━━━━━ STORED RECORDS
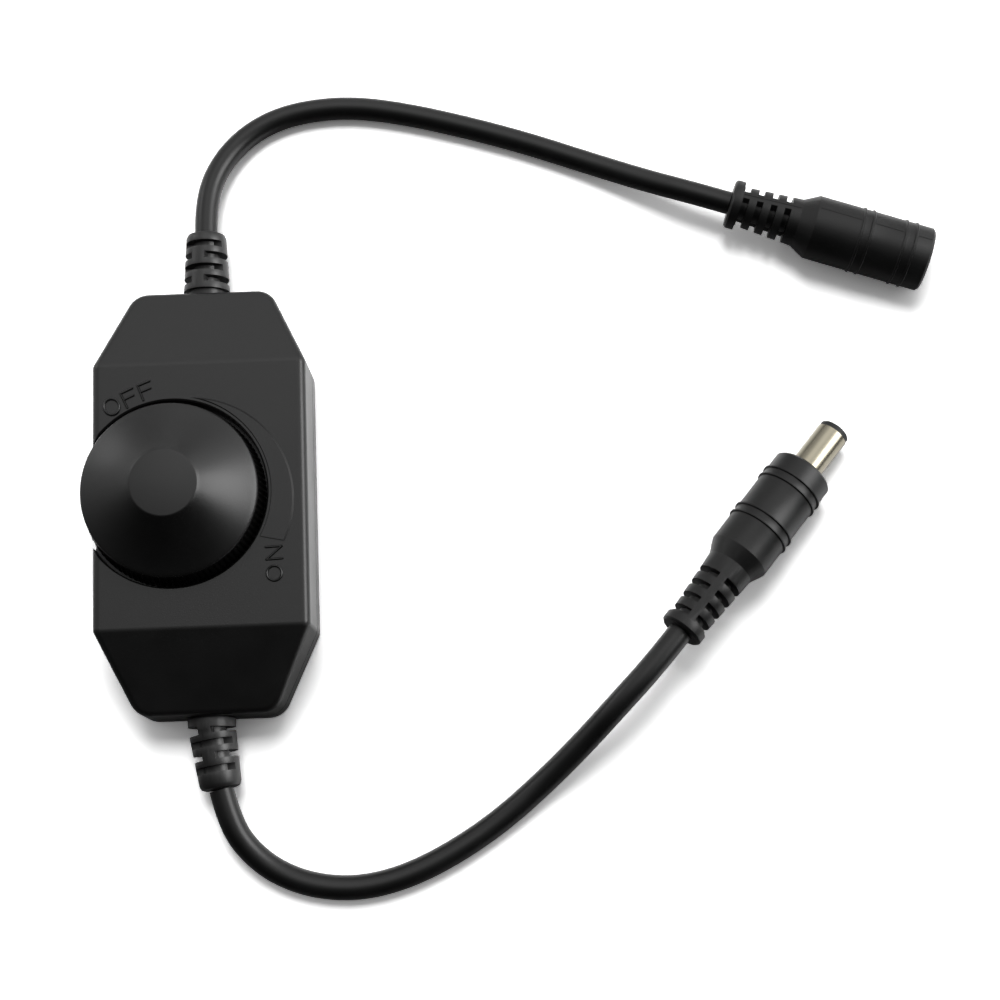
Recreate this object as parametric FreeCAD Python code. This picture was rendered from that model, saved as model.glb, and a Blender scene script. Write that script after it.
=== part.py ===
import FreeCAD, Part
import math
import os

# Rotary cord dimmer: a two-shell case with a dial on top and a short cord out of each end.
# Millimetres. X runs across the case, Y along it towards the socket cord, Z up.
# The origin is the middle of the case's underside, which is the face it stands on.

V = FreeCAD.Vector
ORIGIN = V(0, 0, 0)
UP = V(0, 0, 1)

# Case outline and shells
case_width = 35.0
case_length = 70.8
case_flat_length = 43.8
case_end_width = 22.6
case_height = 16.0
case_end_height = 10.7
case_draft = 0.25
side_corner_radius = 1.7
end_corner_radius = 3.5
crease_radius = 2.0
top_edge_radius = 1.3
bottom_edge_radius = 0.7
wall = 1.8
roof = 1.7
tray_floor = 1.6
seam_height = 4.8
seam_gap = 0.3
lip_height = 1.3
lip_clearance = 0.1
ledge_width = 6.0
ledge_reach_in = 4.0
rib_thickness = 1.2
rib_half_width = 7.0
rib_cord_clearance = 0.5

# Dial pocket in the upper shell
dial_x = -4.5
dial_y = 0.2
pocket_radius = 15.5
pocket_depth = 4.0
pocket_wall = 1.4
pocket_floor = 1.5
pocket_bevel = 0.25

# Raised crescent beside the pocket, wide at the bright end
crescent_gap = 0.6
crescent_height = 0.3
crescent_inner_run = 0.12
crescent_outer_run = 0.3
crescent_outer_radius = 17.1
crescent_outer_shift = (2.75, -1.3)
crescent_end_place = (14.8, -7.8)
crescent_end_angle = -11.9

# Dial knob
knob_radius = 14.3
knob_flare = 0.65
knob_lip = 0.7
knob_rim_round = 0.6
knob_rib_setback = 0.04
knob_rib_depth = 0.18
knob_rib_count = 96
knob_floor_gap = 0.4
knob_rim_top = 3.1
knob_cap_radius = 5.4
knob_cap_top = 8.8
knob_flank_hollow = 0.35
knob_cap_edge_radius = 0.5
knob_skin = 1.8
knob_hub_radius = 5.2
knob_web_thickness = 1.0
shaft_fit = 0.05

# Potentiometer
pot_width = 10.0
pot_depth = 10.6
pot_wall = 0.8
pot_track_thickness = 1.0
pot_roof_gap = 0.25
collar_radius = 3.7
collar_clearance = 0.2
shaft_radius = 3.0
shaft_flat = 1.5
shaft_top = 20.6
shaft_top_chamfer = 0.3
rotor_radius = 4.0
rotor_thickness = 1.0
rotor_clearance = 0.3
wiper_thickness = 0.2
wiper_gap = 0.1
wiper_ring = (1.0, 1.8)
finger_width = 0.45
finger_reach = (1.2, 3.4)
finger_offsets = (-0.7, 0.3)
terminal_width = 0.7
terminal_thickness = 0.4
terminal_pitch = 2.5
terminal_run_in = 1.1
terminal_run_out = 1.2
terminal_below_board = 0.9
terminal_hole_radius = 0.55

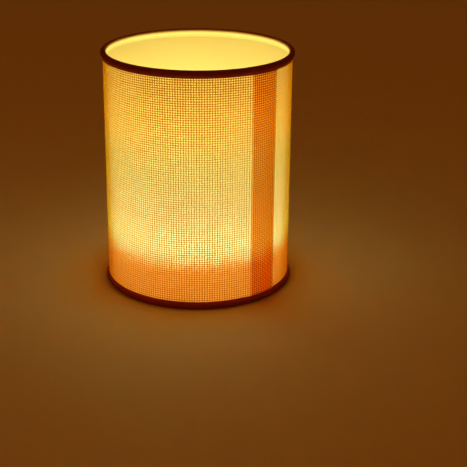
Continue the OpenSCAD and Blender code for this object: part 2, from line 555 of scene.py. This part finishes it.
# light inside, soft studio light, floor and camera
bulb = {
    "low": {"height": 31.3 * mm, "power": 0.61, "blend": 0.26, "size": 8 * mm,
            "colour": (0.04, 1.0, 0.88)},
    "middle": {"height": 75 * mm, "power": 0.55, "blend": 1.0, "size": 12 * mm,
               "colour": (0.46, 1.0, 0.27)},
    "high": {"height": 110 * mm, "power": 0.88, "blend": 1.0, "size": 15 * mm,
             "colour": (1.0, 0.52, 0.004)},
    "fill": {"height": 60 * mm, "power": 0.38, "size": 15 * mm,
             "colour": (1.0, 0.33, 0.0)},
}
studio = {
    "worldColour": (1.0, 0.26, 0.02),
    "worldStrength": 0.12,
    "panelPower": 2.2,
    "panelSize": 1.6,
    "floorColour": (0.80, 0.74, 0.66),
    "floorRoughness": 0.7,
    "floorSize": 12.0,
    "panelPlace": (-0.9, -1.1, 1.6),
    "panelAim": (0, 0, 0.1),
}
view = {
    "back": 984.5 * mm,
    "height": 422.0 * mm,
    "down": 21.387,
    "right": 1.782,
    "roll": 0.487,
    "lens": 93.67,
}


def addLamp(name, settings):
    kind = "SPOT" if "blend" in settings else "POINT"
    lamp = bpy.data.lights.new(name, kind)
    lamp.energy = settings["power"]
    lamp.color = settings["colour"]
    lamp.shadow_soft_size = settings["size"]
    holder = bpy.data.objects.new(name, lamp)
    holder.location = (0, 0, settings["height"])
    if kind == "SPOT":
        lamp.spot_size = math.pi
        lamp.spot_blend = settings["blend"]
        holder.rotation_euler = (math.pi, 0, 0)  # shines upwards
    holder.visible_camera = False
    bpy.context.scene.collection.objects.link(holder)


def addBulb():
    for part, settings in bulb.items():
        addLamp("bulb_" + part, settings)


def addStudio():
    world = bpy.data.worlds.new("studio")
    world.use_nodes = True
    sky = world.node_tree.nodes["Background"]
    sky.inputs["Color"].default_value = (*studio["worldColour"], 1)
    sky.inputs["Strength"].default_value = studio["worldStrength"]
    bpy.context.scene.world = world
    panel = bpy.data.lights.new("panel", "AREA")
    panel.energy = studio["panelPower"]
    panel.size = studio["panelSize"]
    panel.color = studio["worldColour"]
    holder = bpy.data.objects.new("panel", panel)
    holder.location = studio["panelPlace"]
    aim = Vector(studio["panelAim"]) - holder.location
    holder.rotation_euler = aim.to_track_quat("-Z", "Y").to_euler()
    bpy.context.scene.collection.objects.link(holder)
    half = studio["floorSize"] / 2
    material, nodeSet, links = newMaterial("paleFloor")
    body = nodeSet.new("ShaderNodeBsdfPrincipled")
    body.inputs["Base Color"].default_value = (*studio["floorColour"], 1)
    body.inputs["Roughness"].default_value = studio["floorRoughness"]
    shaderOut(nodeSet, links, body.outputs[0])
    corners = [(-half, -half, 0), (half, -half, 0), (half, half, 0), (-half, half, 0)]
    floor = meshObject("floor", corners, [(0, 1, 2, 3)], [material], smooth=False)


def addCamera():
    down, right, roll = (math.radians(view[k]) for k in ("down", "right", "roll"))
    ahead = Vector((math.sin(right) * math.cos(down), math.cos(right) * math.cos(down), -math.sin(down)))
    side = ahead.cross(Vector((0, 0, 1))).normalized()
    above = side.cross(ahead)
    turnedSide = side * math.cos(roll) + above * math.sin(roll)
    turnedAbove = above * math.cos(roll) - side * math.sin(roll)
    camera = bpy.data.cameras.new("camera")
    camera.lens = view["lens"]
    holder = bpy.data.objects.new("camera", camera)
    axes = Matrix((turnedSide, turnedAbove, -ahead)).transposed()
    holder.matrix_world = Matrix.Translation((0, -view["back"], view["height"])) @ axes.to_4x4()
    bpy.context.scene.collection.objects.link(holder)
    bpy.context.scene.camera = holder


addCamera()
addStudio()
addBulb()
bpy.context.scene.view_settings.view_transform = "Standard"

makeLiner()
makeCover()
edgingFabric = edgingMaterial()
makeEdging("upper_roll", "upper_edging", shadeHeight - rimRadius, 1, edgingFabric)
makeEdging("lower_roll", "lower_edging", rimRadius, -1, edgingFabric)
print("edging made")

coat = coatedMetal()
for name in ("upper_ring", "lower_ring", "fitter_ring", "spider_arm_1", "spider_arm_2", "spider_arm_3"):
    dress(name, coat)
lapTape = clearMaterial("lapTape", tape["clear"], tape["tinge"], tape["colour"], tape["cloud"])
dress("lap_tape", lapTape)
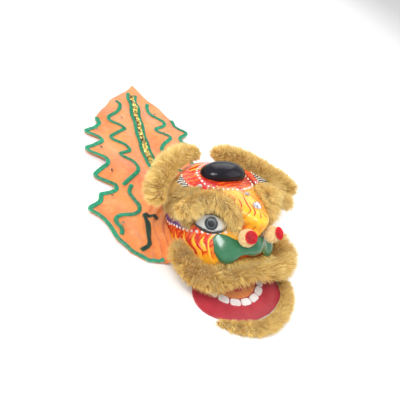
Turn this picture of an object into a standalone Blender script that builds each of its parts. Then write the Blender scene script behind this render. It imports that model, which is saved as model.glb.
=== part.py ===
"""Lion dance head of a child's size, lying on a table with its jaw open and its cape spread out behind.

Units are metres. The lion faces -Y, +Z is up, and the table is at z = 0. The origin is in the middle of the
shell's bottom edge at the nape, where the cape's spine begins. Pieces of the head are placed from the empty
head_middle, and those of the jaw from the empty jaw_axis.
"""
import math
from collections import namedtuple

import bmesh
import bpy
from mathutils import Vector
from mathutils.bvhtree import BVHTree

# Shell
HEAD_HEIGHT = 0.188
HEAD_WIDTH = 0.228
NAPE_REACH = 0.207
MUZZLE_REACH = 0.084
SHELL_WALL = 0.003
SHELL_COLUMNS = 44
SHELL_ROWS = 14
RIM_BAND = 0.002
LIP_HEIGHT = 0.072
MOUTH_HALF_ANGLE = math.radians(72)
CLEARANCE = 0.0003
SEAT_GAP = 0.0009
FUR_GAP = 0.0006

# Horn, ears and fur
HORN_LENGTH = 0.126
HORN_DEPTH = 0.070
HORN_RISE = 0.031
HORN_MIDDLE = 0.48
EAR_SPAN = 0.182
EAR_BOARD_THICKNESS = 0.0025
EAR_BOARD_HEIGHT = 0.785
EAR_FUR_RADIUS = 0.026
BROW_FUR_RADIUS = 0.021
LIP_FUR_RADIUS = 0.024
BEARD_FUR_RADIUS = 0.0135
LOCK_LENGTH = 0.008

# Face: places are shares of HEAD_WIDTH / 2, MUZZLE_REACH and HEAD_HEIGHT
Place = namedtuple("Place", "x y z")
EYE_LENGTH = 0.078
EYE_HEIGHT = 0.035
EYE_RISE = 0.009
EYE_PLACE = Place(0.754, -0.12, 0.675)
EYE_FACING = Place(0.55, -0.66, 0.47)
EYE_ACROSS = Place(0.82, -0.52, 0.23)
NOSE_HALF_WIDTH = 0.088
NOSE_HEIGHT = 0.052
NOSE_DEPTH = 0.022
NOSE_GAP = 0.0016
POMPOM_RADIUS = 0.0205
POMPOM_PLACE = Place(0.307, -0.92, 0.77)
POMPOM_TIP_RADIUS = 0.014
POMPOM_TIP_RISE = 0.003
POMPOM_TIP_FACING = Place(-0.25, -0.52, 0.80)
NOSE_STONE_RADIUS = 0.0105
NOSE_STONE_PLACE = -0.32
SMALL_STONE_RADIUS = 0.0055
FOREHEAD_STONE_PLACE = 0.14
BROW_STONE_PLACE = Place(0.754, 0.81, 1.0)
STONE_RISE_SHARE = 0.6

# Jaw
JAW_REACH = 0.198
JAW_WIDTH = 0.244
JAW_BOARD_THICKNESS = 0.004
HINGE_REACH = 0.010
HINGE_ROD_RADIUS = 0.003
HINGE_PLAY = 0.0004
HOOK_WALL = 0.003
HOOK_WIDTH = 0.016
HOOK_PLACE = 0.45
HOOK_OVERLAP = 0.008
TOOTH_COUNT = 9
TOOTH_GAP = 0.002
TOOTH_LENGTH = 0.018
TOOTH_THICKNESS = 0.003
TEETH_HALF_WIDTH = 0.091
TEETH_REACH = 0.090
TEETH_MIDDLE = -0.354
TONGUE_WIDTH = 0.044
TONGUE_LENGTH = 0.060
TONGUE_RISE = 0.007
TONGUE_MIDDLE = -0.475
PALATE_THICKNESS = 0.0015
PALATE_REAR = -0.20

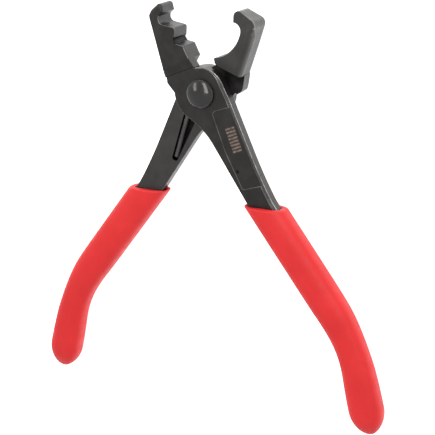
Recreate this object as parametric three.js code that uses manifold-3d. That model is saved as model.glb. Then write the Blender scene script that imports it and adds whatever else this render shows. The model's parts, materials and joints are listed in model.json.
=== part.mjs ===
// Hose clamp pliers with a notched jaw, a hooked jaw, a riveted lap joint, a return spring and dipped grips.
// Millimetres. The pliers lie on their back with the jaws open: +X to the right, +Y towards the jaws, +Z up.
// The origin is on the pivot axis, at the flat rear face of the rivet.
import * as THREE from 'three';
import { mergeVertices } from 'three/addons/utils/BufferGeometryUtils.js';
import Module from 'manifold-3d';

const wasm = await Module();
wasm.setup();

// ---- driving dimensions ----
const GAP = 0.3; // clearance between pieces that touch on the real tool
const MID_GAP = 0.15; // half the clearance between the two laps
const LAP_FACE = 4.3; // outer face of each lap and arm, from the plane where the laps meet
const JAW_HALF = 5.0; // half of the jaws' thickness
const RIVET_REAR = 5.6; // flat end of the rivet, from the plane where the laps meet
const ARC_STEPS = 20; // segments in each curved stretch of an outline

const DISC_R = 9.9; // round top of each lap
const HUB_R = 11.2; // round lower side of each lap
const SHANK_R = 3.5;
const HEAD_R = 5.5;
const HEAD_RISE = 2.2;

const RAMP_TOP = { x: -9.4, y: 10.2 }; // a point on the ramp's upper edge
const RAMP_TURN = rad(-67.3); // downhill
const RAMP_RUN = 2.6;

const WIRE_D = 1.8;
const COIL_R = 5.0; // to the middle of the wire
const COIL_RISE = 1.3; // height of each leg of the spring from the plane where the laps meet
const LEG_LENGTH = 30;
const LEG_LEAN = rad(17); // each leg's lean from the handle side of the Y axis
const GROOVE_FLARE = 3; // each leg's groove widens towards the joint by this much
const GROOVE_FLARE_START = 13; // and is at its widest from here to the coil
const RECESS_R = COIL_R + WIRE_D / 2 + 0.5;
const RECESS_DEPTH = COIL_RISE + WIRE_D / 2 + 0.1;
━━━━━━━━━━
**WORK REQUIRED**
Copy out each line of the data containing the string "which".

**SOLUTION FOR THIS TASK**
# The origin is the middle of the case's underside, which is the face it stands on.
Turn this picture of an object into a standalone Blender script that builds each of its parts. Then write the Blender scene script behind this render. It imports that model, which is saved as model.glb.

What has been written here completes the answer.